### Directions
Print the listing below from its opening line through the line holding "Camera and glossy", both ends included.

### Source data
────────────────

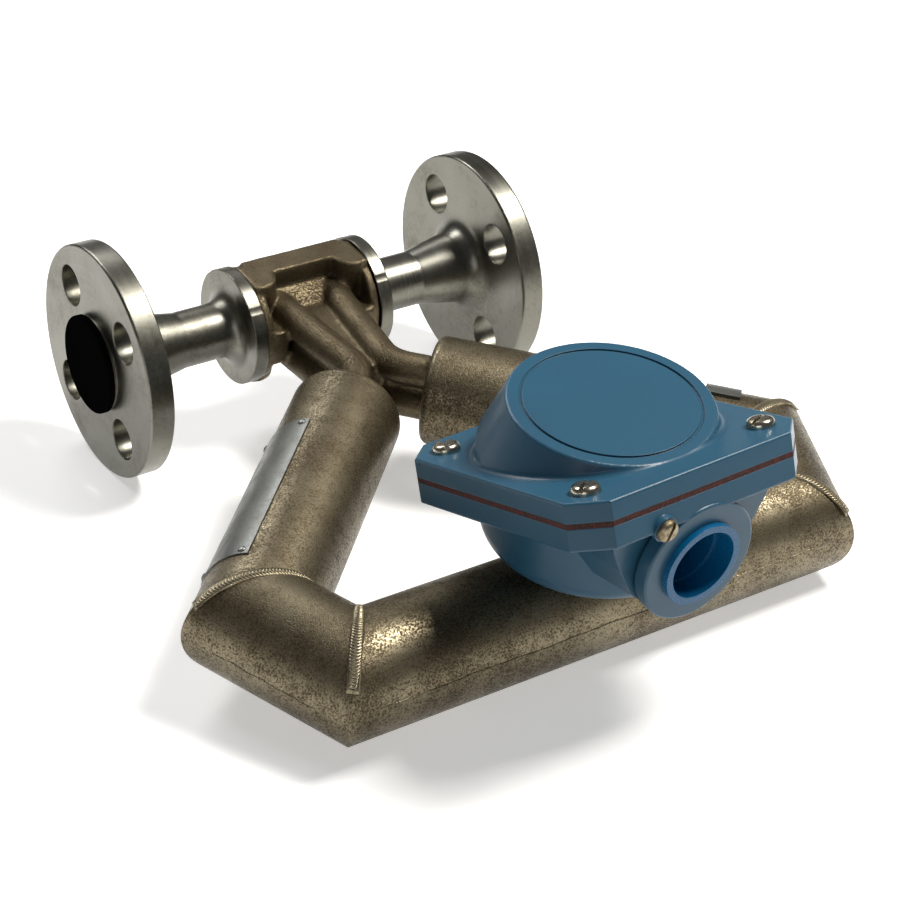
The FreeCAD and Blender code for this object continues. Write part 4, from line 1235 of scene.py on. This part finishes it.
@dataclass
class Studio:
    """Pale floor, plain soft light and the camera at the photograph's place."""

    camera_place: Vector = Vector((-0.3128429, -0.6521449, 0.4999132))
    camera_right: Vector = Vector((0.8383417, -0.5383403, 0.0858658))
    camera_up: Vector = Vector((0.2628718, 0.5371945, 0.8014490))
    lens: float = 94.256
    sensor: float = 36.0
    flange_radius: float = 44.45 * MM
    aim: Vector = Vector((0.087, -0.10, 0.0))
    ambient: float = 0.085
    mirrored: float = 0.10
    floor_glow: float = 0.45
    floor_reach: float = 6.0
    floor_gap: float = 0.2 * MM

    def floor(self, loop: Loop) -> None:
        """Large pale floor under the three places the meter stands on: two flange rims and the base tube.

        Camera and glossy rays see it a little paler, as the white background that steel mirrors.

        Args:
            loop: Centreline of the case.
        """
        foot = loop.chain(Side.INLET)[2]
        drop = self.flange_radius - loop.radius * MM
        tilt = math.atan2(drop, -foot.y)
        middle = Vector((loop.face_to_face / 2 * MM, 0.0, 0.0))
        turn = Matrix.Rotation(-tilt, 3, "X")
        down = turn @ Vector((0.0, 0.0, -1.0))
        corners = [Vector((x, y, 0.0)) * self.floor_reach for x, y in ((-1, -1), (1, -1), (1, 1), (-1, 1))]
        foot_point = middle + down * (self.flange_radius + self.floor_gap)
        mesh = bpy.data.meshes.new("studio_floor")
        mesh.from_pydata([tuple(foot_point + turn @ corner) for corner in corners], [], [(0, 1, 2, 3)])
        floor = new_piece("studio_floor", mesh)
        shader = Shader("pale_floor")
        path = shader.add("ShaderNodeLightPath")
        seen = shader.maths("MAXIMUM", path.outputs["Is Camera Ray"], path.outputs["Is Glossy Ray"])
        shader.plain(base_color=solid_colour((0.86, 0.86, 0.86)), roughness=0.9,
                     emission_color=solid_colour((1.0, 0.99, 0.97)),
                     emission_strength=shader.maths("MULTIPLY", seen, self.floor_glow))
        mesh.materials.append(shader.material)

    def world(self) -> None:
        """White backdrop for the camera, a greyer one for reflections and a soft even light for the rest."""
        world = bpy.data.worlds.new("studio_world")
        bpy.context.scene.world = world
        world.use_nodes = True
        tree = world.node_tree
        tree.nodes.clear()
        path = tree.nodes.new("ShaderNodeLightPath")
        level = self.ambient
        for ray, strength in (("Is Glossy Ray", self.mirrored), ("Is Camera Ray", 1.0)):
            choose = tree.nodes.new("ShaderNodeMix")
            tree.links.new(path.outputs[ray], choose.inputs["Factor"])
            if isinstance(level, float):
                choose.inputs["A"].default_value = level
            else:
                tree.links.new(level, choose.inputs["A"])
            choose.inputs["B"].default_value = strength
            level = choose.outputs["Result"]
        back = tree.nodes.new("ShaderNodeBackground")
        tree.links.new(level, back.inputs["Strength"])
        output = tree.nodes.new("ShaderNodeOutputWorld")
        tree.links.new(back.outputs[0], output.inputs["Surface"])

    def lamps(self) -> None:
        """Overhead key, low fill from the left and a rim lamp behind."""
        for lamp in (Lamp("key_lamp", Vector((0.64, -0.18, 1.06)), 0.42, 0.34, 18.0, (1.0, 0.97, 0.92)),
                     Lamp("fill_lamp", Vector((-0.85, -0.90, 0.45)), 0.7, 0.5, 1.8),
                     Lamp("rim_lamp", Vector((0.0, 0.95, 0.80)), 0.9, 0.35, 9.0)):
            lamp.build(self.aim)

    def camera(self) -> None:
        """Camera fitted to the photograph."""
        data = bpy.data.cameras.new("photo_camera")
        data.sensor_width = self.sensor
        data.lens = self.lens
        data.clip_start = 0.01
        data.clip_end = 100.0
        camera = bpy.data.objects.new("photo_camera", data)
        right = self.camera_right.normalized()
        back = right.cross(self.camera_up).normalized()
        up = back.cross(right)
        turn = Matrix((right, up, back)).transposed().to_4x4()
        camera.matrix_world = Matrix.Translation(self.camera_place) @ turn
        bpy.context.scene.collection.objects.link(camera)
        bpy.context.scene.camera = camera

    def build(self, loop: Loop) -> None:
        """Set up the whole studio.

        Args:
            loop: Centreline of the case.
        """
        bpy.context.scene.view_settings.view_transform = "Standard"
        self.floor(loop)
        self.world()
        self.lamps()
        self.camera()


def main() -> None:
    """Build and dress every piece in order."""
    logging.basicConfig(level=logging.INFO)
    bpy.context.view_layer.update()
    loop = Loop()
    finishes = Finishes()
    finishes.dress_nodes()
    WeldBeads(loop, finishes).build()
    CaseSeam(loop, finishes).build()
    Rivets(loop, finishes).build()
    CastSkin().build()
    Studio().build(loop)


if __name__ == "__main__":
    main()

────────────────

### Written solution
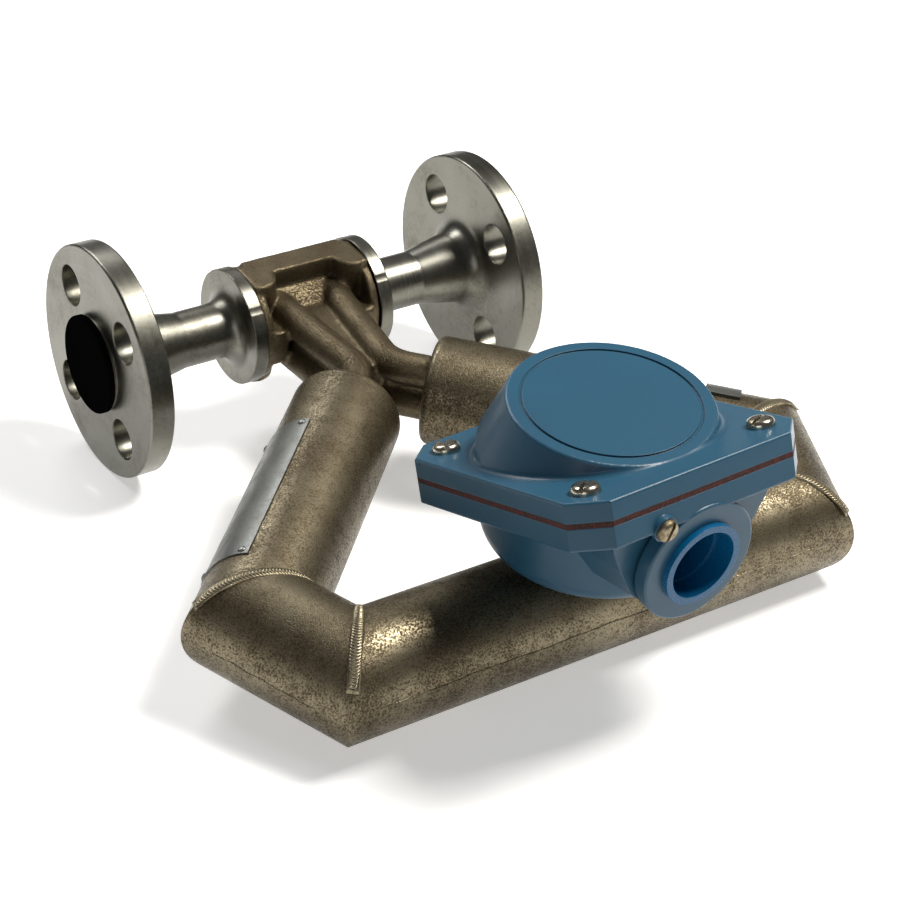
The FreeCAD and Blender code for this object continues. Write part 4, from line 1235 of scene.py on. This part finishes it.
@dataclass
class Studio:
    """Pale floor, plain soft light and the camera at the photograph's place."""

    camera_place: Vector = Vector((-0.3128429, -0.6521449, 0.4999132))
    camera_right: Vector = Vector((0.8383417, -0.5383403, 0.0858658))
    camera_up: Vector = Vector((0.2628718, 0.5371945, 0.8014490))
    lens: float = 94.256
    sensor: float = 36.0
    flange_radius: float = 44.45 * MM
    aim: Vector = Vector((0.087, -0.10, 0.0))
    ambient: float = 0.085
    mirrored: float = 0.10
    floor_glow: float = 0.45
    floor_reach: float = 6.0
    floor_gap: float = 0.2 * MM

    def floor(self, loop: Loop) -> None:
        """Large pale floor under the three places the meter stands on: two flange rims and the base tube.

        Camera and glossy rays see it a little paler, as the white background that steel mirrors.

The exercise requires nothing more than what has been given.